__TASK REQUIREMENTS__. Extract the complete data exactly as given.

__SUPPLIED MATERIAL__.
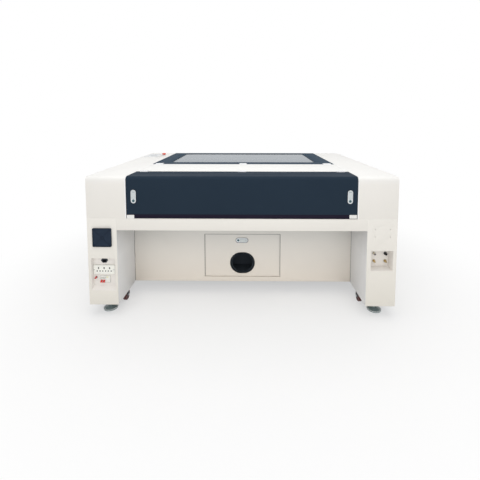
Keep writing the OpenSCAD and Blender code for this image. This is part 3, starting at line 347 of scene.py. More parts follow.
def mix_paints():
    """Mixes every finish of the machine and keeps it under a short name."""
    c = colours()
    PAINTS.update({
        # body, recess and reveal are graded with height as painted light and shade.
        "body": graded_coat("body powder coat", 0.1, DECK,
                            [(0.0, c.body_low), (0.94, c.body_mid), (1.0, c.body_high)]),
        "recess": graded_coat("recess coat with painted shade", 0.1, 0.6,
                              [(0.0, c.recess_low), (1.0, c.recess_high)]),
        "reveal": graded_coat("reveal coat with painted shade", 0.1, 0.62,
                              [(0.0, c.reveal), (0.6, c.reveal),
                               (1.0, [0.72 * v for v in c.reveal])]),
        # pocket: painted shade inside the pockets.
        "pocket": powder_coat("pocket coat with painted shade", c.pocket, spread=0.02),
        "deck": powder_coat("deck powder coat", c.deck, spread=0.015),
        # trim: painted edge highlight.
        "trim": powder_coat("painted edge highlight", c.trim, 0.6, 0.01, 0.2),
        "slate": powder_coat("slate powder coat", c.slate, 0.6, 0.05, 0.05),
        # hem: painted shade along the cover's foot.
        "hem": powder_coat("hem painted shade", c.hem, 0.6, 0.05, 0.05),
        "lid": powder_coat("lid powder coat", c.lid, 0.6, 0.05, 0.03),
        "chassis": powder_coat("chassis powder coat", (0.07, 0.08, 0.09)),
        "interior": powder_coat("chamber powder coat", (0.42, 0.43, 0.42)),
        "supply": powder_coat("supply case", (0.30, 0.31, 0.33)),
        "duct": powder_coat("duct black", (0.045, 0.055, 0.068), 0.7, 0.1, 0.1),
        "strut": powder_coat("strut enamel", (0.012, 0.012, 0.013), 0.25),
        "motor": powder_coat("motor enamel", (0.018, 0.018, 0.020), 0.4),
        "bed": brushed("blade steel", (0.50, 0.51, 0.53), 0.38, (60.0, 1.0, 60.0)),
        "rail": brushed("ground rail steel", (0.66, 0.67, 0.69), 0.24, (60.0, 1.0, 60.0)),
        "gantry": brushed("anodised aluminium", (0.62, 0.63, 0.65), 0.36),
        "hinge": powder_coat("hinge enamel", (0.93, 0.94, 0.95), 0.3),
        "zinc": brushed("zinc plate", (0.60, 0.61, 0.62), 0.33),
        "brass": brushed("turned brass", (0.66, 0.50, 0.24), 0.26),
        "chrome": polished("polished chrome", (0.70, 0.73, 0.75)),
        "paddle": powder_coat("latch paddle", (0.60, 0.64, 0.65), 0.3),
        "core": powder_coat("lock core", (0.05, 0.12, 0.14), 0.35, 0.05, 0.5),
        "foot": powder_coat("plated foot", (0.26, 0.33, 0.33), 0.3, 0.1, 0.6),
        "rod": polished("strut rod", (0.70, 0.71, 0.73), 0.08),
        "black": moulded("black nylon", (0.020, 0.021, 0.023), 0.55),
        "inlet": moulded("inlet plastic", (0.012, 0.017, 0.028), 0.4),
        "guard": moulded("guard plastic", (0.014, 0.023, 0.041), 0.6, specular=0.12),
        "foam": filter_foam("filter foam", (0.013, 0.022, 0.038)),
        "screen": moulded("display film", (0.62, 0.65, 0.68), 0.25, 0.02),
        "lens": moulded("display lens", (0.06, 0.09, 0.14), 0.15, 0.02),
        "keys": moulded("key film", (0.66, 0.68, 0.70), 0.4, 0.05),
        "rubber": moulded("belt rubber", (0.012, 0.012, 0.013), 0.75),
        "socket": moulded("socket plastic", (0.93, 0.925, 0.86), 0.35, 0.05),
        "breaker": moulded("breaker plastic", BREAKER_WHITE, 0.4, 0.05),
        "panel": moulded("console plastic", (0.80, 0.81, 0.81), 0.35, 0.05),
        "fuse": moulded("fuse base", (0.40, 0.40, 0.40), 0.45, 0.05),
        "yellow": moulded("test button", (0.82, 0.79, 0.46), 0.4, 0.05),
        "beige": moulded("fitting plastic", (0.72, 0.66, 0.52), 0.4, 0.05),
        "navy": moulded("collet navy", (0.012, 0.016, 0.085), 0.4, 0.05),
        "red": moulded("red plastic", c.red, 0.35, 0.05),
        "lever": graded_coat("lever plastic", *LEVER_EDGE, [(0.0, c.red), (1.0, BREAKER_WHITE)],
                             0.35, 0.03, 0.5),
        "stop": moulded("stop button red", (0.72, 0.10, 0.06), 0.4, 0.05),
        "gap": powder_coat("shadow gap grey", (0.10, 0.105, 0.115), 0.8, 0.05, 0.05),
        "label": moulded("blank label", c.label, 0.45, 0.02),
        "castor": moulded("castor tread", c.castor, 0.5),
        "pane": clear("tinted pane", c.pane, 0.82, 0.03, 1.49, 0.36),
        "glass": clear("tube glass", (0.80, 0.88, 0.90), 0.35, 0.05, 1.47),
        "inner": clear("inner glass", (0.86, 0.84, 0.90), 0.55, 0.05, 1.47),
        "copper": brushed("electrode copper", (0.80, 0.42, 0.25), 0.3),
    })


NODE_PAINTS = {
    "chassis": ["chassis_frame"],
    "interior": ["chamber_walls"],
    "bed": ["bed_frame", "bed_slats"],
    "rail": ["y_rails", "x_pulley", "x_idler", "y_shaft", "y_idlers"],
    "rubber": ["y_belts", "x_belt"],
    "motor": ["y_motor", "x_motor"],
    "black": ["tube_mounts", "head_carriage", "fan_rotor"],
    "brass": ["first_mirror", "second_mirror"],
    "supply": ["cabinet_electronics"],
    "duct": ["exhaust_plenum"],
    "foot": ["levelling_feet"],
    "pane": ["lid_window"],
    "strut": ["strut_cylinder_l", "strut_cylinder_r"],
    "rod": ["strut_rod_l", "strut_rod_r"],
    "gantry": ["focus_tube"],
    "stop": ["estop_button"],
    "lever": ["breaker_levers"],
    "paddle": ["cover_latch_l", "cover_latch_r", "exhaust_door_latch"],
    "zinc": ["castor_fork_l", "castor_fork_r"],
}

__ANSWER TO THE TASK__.
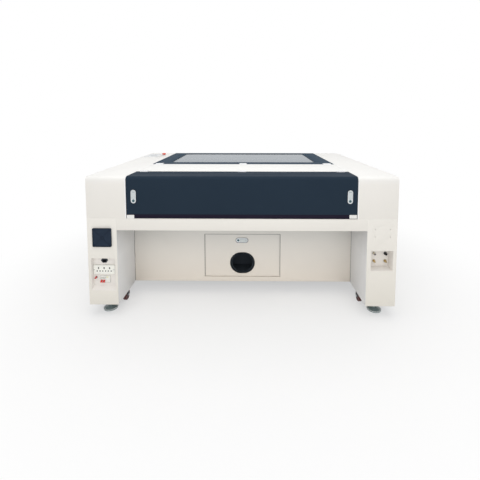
Keep writing the OpenSCAD and Blender code for this image. This is part 3, starting at line 347 of scene.py. More parts follow.
def mix_paints():
    """Mixes every finish of the machine and keeps it under a short name."""
    c = colours()
    PAINTS.update({
        # body, recess and reveal are graded with height as painted light and shade.
        "body": graded_coat("body powder coat", 0.1, DECK,
                            [(0.0, c.body_low), (0.94, c.body_mid), (1.0, c.body_high)]),
        "recess": graded_coat("recess coat with painted shade", 0.1, 0.6,
                              [(0.0, c.recess_low), (1.0, c.recess_high)]),
        "reveal": graded_coat("reveal coat with painted shade", 0.1, 0.62,
                              [(0.0, c.reveal), (0.6, c.reveal),
                               (1.0, [0.72 * v for v in c.reveal])]),
        # pocket: painted shade inside the pockets.
        "pocket": powder_coat("pocket coat with painted shade", c.pocket, spread=0.02),
        "deck": powder_coat("deck powder coat", c.deck, spread=0.015),
        # trim: painted edge highlight.
        "trim": powder_coat("painted edge highlight", c.trim, 0.6, 0.01, 0.2),
        "slate": powder_coat("slate powder coat", c.slate, 0.6, 0.05, 0.05),
        # hem: painted shade along the cover's foot.
        "hem": powder_coat("hem painted shade", c.hem, 0.6, 0.05, 0.05),
        "lid": powder_coat("lid powder coat", c.lid, 0.6, 0.05, 0.03),
        "chassis": powder_coat("chassis powder coat", (0.07, 0.08, 0.09)),
        "interior": powder_coat("chamber powder coat", (0.42, 0.43, 0.42)),
        "supply": powder_coat("supply case", (0.30, 0.31, 0.33)),
        "duct": powder_coat("duct black", (0.045, 0.055, 0.068), 0.7, 0.1, 0.1),
        "strut": powder_coat("strut enamel", (0.012, 0.012, 0.013), 0.25),
        "motor": powder_coat("motor enamel", (0.018, 0.018, 0.020), 0.4),
        "bed": brushed("blade steel", (0.50, 0.51, 0.53), 0.38, (60.0, 1.0, 60.0)),
        "rail": brushed("ground rail steel", (0.66, 0.67, 0.69), 0.24, (60.0, 1.0, 60.0)),
        "gantry": brushed("anodised aluminium", (0.62, 0.63, 0.65), 0.36),
        "hinge": powder_coat("hinge enamel", (0.93, 0.94, 0.95), 0.3),
        "zinc": brushed("zinc plate", (0.60, 0.61, 0.62), 0.33),
        "brass": brushed("turned brass", (0.66, 0.50, 0.24), 0.26),
        "chrome": polished("polished chrome", (0.70, 0.73, 0.75)),
        "paddle": powder_coat("latch paddle", (0.60, 0.64, 0.65), 0.3),
        "core": powder_coat("lock core", (0.05, 0.12, 0.14), 0.35, 0.05, 0.5),
        "foot": powder_coat("plated foot", (0.26, 0.33, 0.33), 0.3, 0.1, 0.6),
        "rod": polished("strut rod", (0.70, 0.71, 0.73), 0.08),
        "black": moulded("black nylon", (0.020, 0.021, 0.023), 0.55),
        "inlet": moulded("inlet plastic", (0.012, 0.017, 0.028), 0.4),
        "guard": moulded("guard plastic", (0.014, 0.023, 0.041), 0.6, specular=0.12),
        "foam": filter_foam("filter foam", (0.013, 0.022, 0.038)),
        "screen": moulded("display film", (0.62, 0.65, 0.68), 0.25, 0.02),
        "lens": moulded("display lens", (0.06, 0.09, 0.14), 0.15, 0.02),
        "keys": moulded("key film", (0.66, 0.68, 0.70), 0.4, 0.05),
        "rubber": moulded("belt rubber", (0.012, 0.012, 0.013), 0.75),
        "socket": moulded("socket plastic", (0.93, 0.925, 0.86), 0.35, 0.05),
        "breaker": moulded("breaker plastic", BREAKER_WHITE, 0.4, 0.05),
        "panel": moulded("console plastic", (0.80, 0.81, 0.81), 0.35, 0.05),
        "fuse": moulded("fuse base", (0.40, 0.40, 0.40), 0.45, 0.05),
        "yellow": moulded("test button", (0.82, 0.79, 0.46), 0.4, 0.05),
        "beige": moulded("fitting plastic", (0.72, 0.66, 0.52), 0.4, 0.05),
        "navy": moulded("collet navy", (0.012, 0.016, 0.085), 0.4, 0.05),
        "red": moulded("red plastic", c.red, 0.35, 0.05),
        "lever": graded_coat("lever plastic", *LEVER_EDGE, [(0.0, c.red), (1.0, BREAKER_WHITE)],
                             0.35, 0.03, 0.5),
        "stop": moulded("stop button red", (0.72, 0.10, 0.06), 0.4, 0.05),
        "gap": powder_coat("shadow gap grey", (0.10, 0.105, 0.115), 0.8, 0.05, 0.05),
        "label": moulded("blank label", c.label, 0.45, 0.02),
        "castor": moulded("castor tread", c.castor, 0.5),
        "pane": clear("tinted pane", c.pane, 0.82, 0.03, 1.49, 0.36),
        "glass": clear("tube glass", (0.80, 0.88, 0.90), 0.35, 0.05, 1.47),
        "inner": clear("inner glass", (0.86, 0.84, 0.90), 0.55, 0.05, 1.47),
        "copper": brushed("electrode copper", (0.80, 0.42, 0.25), 0.3),
    })


NODE_PAINTS = {
    "chassis": ["chassis_frame"],
    "interior": ["chamber_walls"],
    "bed": ["bed_frame", "bed_slats"],
    "rail": ["y_rails", "x_pulley", "x_idler", "y_shaft", "y_idlers"],
    "rubber": ["y_belts", "x_belt"],
    "motor": ["y_motor", "x_motor"],
    "black": ["tube_mounts", "head_carriage", "fan_rotor"],
    "brass": ["first_mirror", "second_mirror"],
    "supply": ["cabinet_electronics"],
    "duct": ["exhaust_plenum"],
    "foot": ["levelling_feet"],
    "pane": ["lid_window"],
    "strut": ["strut_cylinder_l", "strut_cylinder_r"],
    "rod": ["strut_rod_l", "strut_rod_r"],
    "gantry": ["focus_tube"],
    "stop": ["estop_button"],
    "lever": ["breaker_levers"],
    "paddle": ["cover_latch_l", "cover_latch_r", "exhaust_door_latch"],
    "zinc": ["castor_fork_l", "castor_fork_r"],
}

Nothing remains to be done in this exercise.